Deux des vicitmes sont allongées. Ce plan extrait de la vidéo YouTube est visible dans le sujet de France 3, le short jaune de la vicitme et le t-shirt bleu du bourreau permettent aisément de l'assurer.
Un des bourreaux au t-shirt bleu frappe une des victimes. Cette capture d'écran de la vidéo YouTube est visible dans le sujet de France 3.
Par ailleurs, France 3 affirme que les images ont été tournées à Karuzi au nord-est de Bujumbura. "L’horreur absolue. Trois jeunes opposants [au pouvoir burundais] assassinés, égorgés et émasculés par des bourreaux enthousiastes", poursuit le commentaire de la vidéo, qui ajoute que les scènes ont été filmées "sur un terrain appartenant au parti du président burundais".

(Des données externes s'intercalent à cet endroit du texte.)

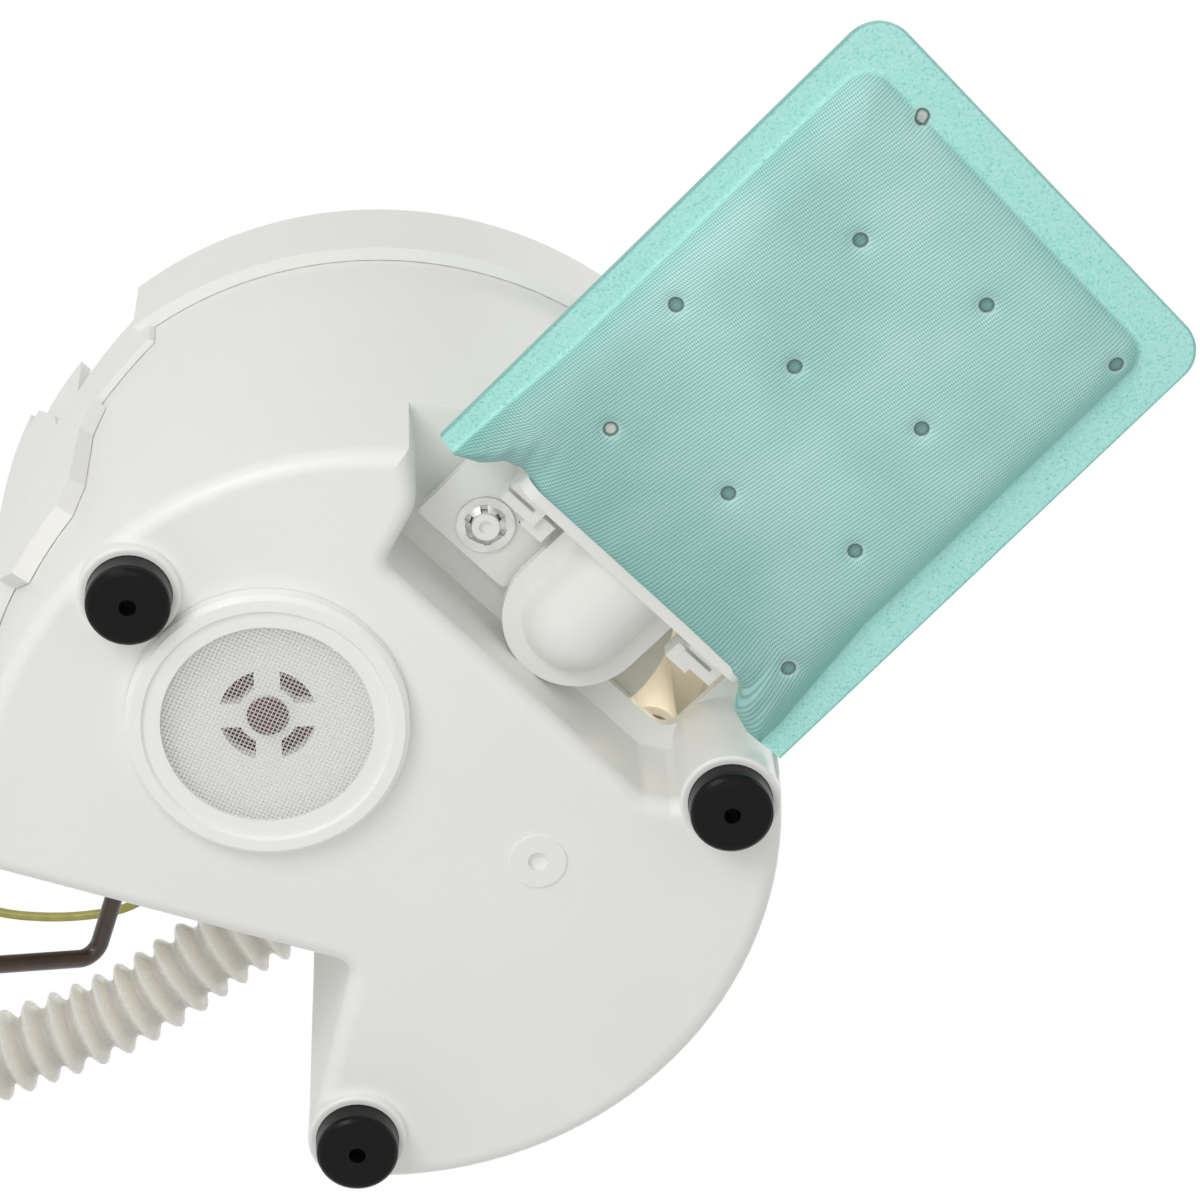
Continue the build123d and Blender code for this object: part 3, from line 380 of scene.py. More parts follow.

Or, plusieurs de nos Observateurs au Burundi sont formels : la langue que l’on entend dans la vidéo n’est pas du kirundi, la langue officielle et majoritaire du pays. France 24 a pu identifier la langue parlée : il s’agit du hausa, usité notamment au Nigeria et au Niger, à des milliers de kilomètres du Burundi. Il y a donc très peu de chances que cette scène ait été tournée à Karuza, sur un "terrain du parti au pouvoir ", comme l’indique le sujet diffusé par la chaîne française.
Violences quotidiennes
Contacté par France 24, Bernard Maingain explique avoir dit à France 3 qu’il avait reçu ces images "48 heures auparavant" mais ne pas avoir affirmé qu’elles avaient été tournées le 11 janvier. Il ajoute : "Ma source au sein de l’armée burundaise m’a dit avoir reçu ces images d’une personne se trouvant à Karuzi, et qu’elles étaient montrées dans le cadre de l’entraînement des Imbonerakure [milice de jeunes ultra-violente favorable au régime de Pierre Nkurunziza, ndlr] à Karuzi".
"J’ai donc d’abord supposé qu’elles avaient été tournées là-bas. Plus tard dans la soirée de mercredi j’ai été informé que la langue utilisée dans la vidéo n’était pas le kirundi, et j’ai donc douté que les images aient été tournées au Burundi" dit-il. Bernard Maingain ajoute ne pas avoir affirmé à France 3 que les images avaient été tournées à Karuzi, et avoir incité la chaine à en vérifier l’origine. L’avocat assure n’avoir jamais mentionné à France 3 que les personnes torturées étaient des opposants au pouvoir burundais.
"Si la vidéo s’avère fausse, nous le dirons dans notre prochaine édition" assure France 3
Jean-Jacques Basier, rédacteur en chef du Grand soir de France 3, contacté par France 24, explique pour sa part :
C’est notre journaliste Luc Lagun-Bouchet qui est venu me voir pour me parler de cette vidéo. Elle lui avait été donnée par un avocat belge [Bernard Maingain] qui est une de ses sources régulière d’information sur le Burundi. Selon cet avocat, il s’agissait d’un massacre d’opposants au Burundi. Il nous l’a affirmé et nous avons l’enregistrement de notre conversation téléphonique qui le prouve. Après enquête, nous nous sommes aperçus que la langue parlée dans la vidéo n’était pas une langue du Burundi. Luc Lagun-Bouchet m’a donc expliqué qu’il s’agissait de miliciens congolais à la solde du pouvoir burundais. Nous avons remanié le sujet en ce sens, que j’ai ensuite validé, sachant que c’est cohérent avec les récits d’exactions ce que l’on entend sur place. Si la vidéo s’avère fausse, nous le dirons dans notre prochaine édition. Nous avons travaillé en toute bonne foi, car il est important de parler des massacres commis dans ce pays.
Dans l’après-midi de jeudi, la présidence burundaise a affirmé qu’elle comptait "porter plainte "contre la chaîne française et Bernard Maingain, sans préciser le motif juridique.
Il reste qu’à la fin du sujet de France 3, l’historien David Gakunzi estime que "chaque jour dans tout le pays, on enlève des jeunes, on les torture, on les tue, on les mutile. Cela est fait par des miliciens ou la garde présidentielle". Cette analyse correspond à une réalité que confirment nos Observateurs depuis plusieurs mois. Depuis la tentative avortée de coup d’Etat le 13 mai, contre le président Nkurunziza, lequel a finalement été réélu pour un troisième mandat en juillet, les exactions, y compris contre des civils, sont quotidiennes au Burundi, comme nous le relatons régulièrement.